Based on the five freedoms, the Aotearoa Animal Welfare Act 1999 requires owners and persons in charge of animals to provide for their animals’ ‘physical, health and behavioural needs’. Since the development of the five freedoms, advances in animal welfare over the past three decades have led to the suggestion that instead of focussing on poor welfare and suffering, ideals which would act to ensure good welfare and prevent suffering should also be given consideration. Worldwide, public awareness regarding the treatment and well-being of animals continues to increase. The promotion of good levels of animal welfare is not only a moral obligation towards animals but is also essential in the sustainability of practices and the success of production systems which rely on animals.

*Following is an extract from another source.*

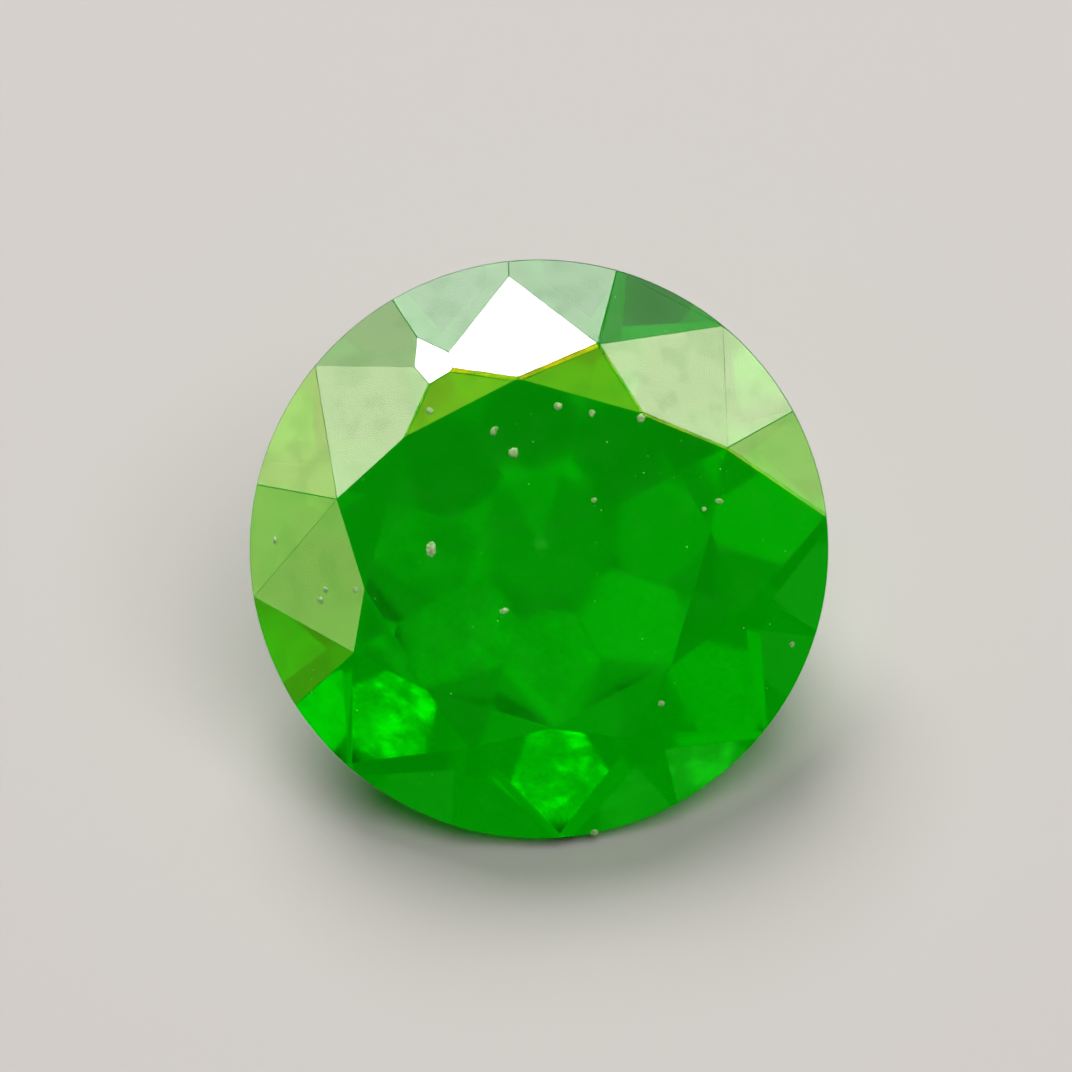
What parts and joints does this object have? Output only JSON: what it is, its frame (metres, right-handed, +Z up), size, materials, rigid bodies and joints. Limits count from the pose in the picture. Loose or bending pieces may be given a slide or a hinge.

Global warming of 1.09°C has already caused widespread impacts globally. This is due to greenhouse gas emissions from human-activities, primarily from burning fossil fuels and clearance of forest for pastoral land but also methane from ruminants and manure in agriculture. Agriculture accounts for 91% of biogenic methane emissions in Aotearoa, and 19% of other ‘long-lived’ gases specifically nitrous oxide and carbon dioxide (Climate Change Commission, 2021). Finding ways to reduce emissions is crucial for the transition to a low-emissions Aotearoa, and to maintain our reputation as a producer of high-quality food and fibre products.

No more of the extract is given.